The Goggler Extraction review
Movies I Still Want To See…
… but just haven’t been able to given the lack of access.
In recent years, local cinemas have been doing a much better job at bringing in a more varied slate of movies. From indie talkies, to documentaries, to K-horror, to anime, we Malaysians have never had so much choice when it comes to big screen entertainment.
Which makes this year all the more tragic. Shutdowns aside, the lack of the Hollywood blockbuster meant that local cinemas didn’t have the usual sources of revenue to subsidise their more arty endeavours. It is, after all, the audience for Avengers: Endgame that allows for an extended run of Little Women.
With America still broken, and Warner Bros. making all of next year’s blockbusters a pirate’s dream, I have no doubt that the impact on Malaysian cinemas will be devastating.

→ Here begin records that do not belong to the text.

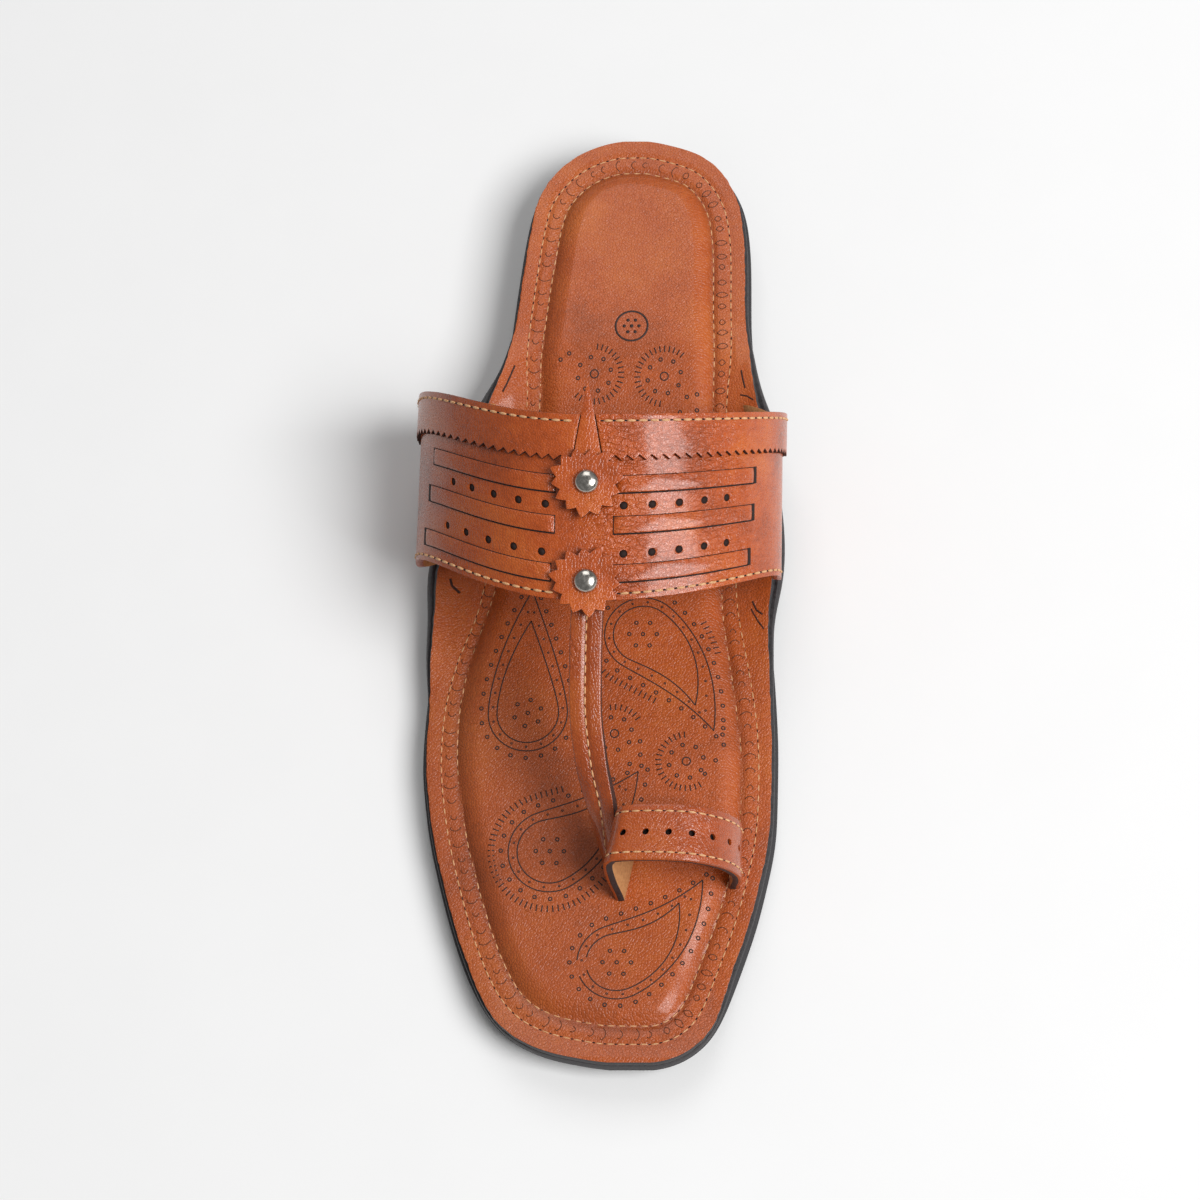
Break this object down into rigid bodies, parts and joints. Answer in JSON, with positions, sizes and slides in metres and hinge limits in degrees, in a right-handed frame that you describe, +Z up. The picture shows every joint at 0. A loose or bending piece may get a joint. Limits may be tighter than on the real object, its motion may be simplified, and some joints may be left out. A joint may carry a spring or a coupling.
{
  "type": "kolhapuri sandal",
  "caption": "Flat leather kolhapuri sandal for the right foot, with an instep band, a centre strap and a toe ring over a padded footbed.",
  "frame": {"origin": "on the ground, under the middle of the sandal's box", "axes": "+Z up; -Y toward the toe, +Y toward the heel; +X toward the inner side of the right foot"},
  "size_m": [0.1086, 0.286, 0.0729],
  "materials": {
    "rubber": "matt black moulded rubber",
    "edge_leather": "leather board with a black painted, milled edge",
    "footbed_leather": "cognac leather, satin, burnished with dark engraved ornament",
    "strap_leather": "cognac leather, glossy, fine creased grain",
    "rivet_metal": "old nickel, domed and polished"
  },
  "bodies": {
    "root": {"outsole": "rubber", "heel": "rubber", "midsole": "edge_leather", "insole": "footbed_leather", "upper": "strap_leather", "overlay_lateral": "strap_leather", "overlay_medial": "strap_leather", "spike": "strap_leather", "star_rear": "strap_leather", "star_front": "strap_leather", "rivet_rear": "rivet_metal", "rivet_front": "rivet_metal"}
  },
  "joints": []
}
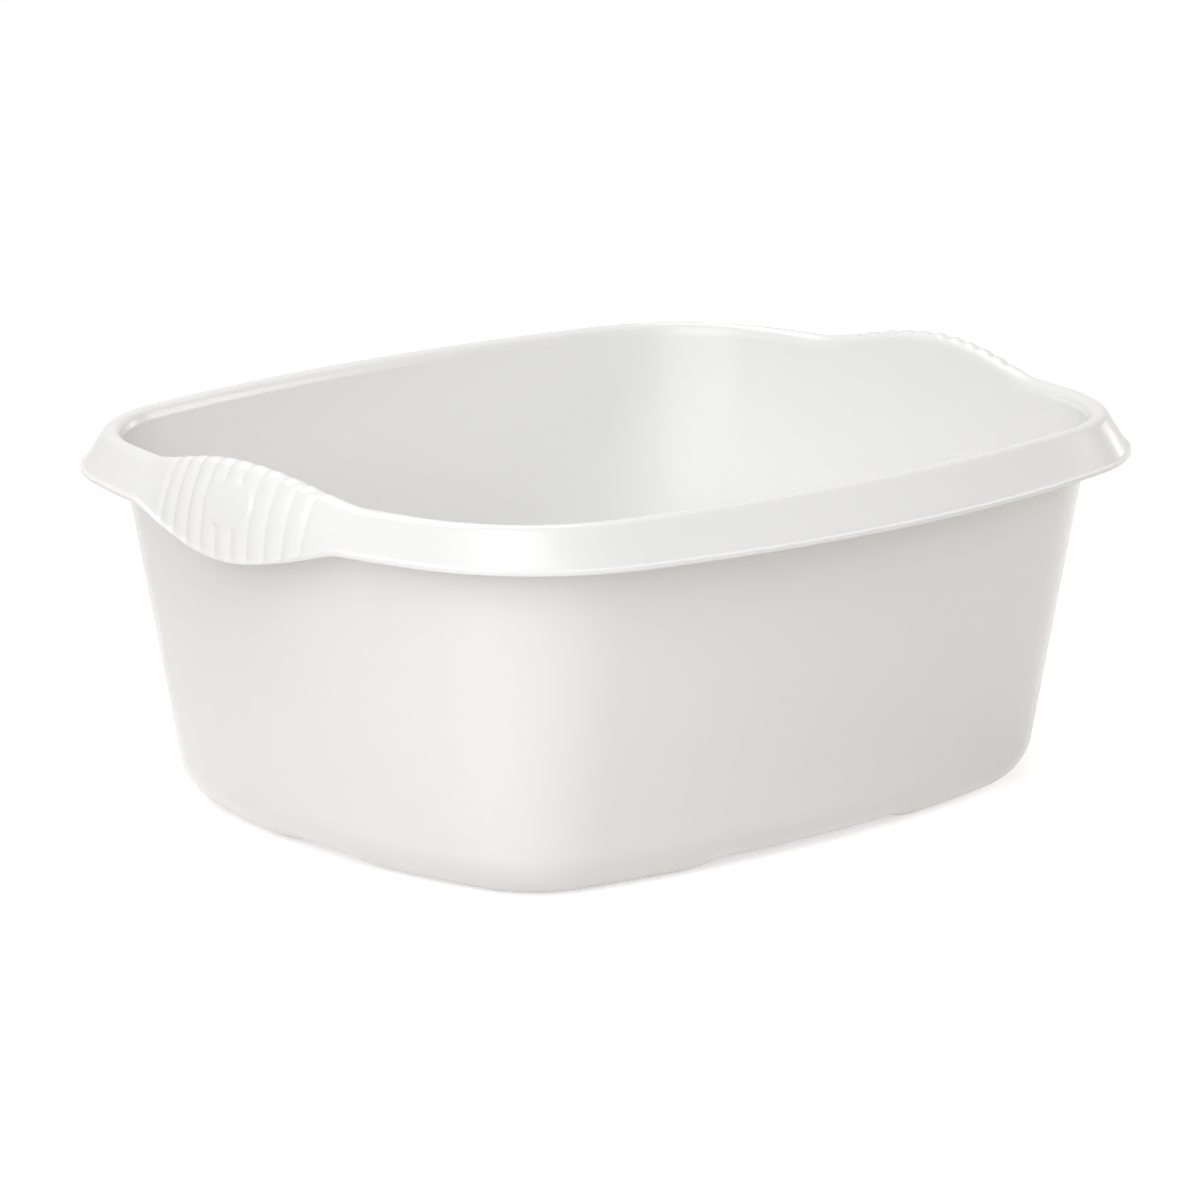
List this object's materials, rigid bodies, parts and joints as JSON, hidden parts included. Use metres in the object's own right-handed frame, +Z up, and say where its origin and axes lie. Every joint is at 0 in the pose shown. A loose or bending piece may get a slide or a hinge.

I have no idea if we’ll ever see any of these movies on our local screens, but I hear that they’re excellent, and I will watch them as soon as it’s legally possible.
- Minari
- The Donut King
- The Personal History of David Copperfield
- Nomadland
- Ammonite
- Black Bear
- Emma.
Dishonourable Mentions
We watched plenty of truly terrible movies this year. Disney disappointed us with Artemis Fowl and Mulan. We had no idea what the hell kind of accent Robert Downey Jr. was doing in Dolittle. And The Last Days of American Crime was a step-by-step guide on how not to make a movie.
That said, the worst thing I had to watch in 2020 was, hands down, Pasal Kau. The first ever Malaysian Netflix Original was so bad that it gave me a migraine. It was so bad that I wanted to set my television on fire. It was so bad that it made me want to watch Badang again.